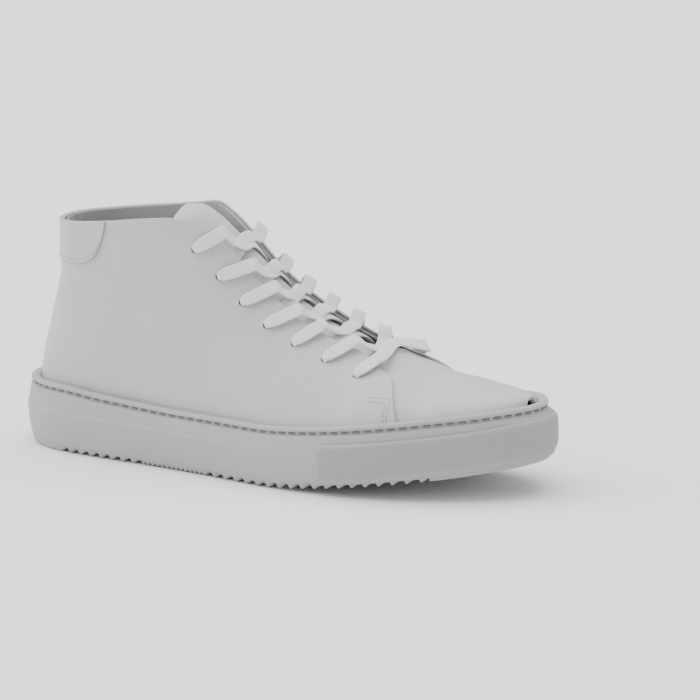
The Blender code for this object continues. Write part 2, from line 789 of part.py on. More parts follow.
def ribbon(name, stations, colour):
    """A tube with a flat rounded section along a route."""
    centre = np.array([s[0] for s in stations])
    along = np.gradient(centre, axis=0)
    points = []
    corners = [(-1, 0), (-0.8, -1), (0.8, -1), (1, 0), (0.8, 1), (-0.8, 1)]
    for place, t, (_, wide, size) in zip(centre, along, stations):
        t = t / np.linalg.norm(t)
        w = wide - t * (wide @ t)
        w /= np.linalg.norm(w)
        up = np.cross(t, w)
        points += [place + w * a * size[0] / 2 + up * b * size[1] / 2 for a, b in corners]
    k = len(corners)
    faces = [tuple(range(k))[::-1], tuple(range(len(points) - k, len(points)))]
    for i in range(len(centre) - 1):
        for j in range(k):
            a, b = i * k + j, i * k + (j + 1) % k
            faces.append((a, b, b + k, a + k))
    return add(name, points, faces, colour, 0.85)


def aglet(name, route):
    """A plain tube crimped on the end of the lace."""
    end = route[-1][0]
    d = route[-1][0] - route[-2][0]
    d = d / np.linalg.norm(d)
    bm = bmesh.new()
    bmesh.ops.create_cone(
        bm, cap_ends=True, segments=12, radius1=AGLET_RADIUS * MM, radius2=AGLET_RADIUS * MM,
        depth=AGLET_LENGTH * MM,
    )
    mesh = bpy.data.meshes.new(name)
    bm.to_mesh(mesh)
    bm.free()
    mesh.materials.append(material(name, TEXTILE, 0.3))
    o = bpy.data.objects.new(name, mesh)
    o.location = Vector(to_world([end + d * (0.4 + AGLET_LENGTH / 2)])[0])
    o.rotation_euler = Vector(d).to_track_quat("Z", "Y").to_euler()
    SHOE.objects.link(o)


def main():
    cupsole()
    sidewall_stitch()
    toe_bumper()
    slab("midsole_filler", *FILLER, FOAM)
    slab("strobel_board", *BOARD, TEXTILE)
    slab("footbed", *FOOTBED, GREY)
    quarters()
    heel_counter()
    heel_tab()
    tip = toe_tip()
    sheet("vamp", vamp_grid(214, 226, tip - 0.8, 12, 13), VAMP, LEATHER, 0.5)
    sheet("toe_puff", vamp_grid(250, 250, tip - 4.0, 8, 13), PUFF, FOAM, 0.7)
    sheet("vamp_lining", vamp_grid(224, 206, tip - 6.5, 10, 13), VAMP_LINING, GREY, 0.8)
    tongue()
    route = lace_route()
    ribbon("lace", smooth_route(route, 6.0), TEXTILE)
    aglet("lateral_aglet", lace_chain(-1))
    aglet("medial_aglet", lace_chain(1))


main()
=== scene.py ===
"""Looks of a plain leather high top for the right foot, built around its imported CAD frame.

Lengths are millimetres on the shoe's own drawing (heel at x = 0, toe at x = 300, lateral side at -Y)
until put() turns them into metres in the frame. Every sheet of the upper is one arched surface
moved inwards along its normals, as in the CAD, with finer rows, rounded edges and sewn detail.
"""

import math

import bpy
import numpy as np
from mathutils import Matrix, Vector, noise


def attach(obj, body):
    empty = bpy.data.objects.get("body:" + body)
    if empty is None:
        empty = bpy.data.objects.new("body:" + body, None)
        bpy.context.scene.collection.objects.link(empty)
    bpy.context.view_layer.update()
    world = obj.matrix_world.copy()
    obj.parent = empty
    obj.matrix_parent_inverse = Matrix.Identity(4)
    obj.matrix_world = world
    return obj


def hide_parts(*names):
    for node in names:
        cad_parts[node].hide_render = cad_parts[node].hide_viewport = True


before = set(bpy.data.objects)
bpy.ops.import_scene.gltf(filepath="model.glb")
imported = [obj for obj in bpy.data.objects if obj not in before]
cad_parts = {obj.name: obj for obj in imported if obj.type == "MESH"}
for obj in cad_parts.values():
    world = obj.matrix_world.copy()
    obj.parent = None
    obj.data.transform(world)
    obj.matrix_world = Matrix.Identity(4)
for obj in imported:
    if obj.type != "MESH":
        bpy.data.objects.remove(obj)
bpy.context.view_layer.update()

MM = 0.001

# ---------------------------------------------------------------- the drawing, as in the CAD

SOLE_OUTLINE = [
    (0, 0), (4, -16), (18, -30), (45, -38), (80, -41), (120, -45), (160, -51.5), (195, -54),
    (228, -49.5), (258, -38), (283, -21), (297, -3), (300, 10), (294.2, 26), (283, 37.8),
    (262, 47), (232, 52), (200, 52), (165, 46), (125, 39), (85, 37), (45, 36), (18, 29), (4, 15),
]
# Toe spring: the tread leaves the ground here and rises this much by the toe tip.
SPRING_START = 165.0
SPRING_RISE = 17.0
SPRING_RUN = 135.0
SPRING_POWER = 1.28
LIP_FOOT = 26.0
LIP_RISE = [
    (0, 4.0), (34, 4.0), (59, 2.4), (85, 0.9), (112, 0.0), (180, 0.4), (255, 0.4), (285, -0.8), (300, -2.2),
]
BUMPER_START = 200.0
BUMPER_TOP = 23.3
BUMPER_THICK = 1.1
BUMPER_GAP = 0.35

# The toe end of the wall leans back: how far at the lip, from which x, between which heights.
TOE_LEAN = 3.2
TOE_LEAN_FROM = 268.0
TOE_LEAN_RISE = (8.0, 34.0)

# Upper: plan inset from the widest outline, and the height above the tread where it starts.
UPPER_INSET = -7.5
UPPER_FOOT = 22.0
# Height of the ridge of the arched sections; behind the throat it is far above the shoe.
RIDGE = [
    (0, 640), (65, 612), (112, 177), (140, 115.5), (172, 89.5), (208, 70.5), (228, 63.2),
    (246, 56.9), (262, 53.8), (276, 51.8), (286, 50.2), (292, 48.0),
]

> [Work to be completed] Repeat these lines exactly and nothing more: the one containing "route = lace_route()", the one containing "for node in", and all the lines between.

> [Solved exercise]
    route = lace_route()
    ribbon("lace", smooth_route(route, 6.0), TEXTILE)
    aglet("lateral_aglet", lace_chain(-1))
    aglet("medial_aglet", lace_chain(1))


main()
=== scene.py ===
"""Looks of a plain leather high top for the right foot, built around its imported CAD frame.

Lengths are millimetres on the shoe's own drawing (heel at x = 0, toe at x = 300, lateral side at -Y)
until put() turns them into metres in the frame. Every sheet of the upper is one arched surface
moved inwards along its normals, as in the CAD, with finer rows, rounded edges and sewn detail.
"""

import math

import bpy
import numpy as np
from mathutils import Matrix, Vector, noise


def attach(obj, body):
    empty = bpy.data.objects.get("body:" + body)
    if empty is None:
        empty = bpy.data.objects.new("body:" + body, None)
        bpy.context.scene.collection.objects.link(empty)
    bpy.context.view_layer.update()
    world = obj.matrix_world.copy()
    obj.parent = empty
    obj.matrix_parent_inverse = Matrix.Identity(4)
    obj.matrix_world = world
    return obj


def hide_parts(*names):
    for node in names:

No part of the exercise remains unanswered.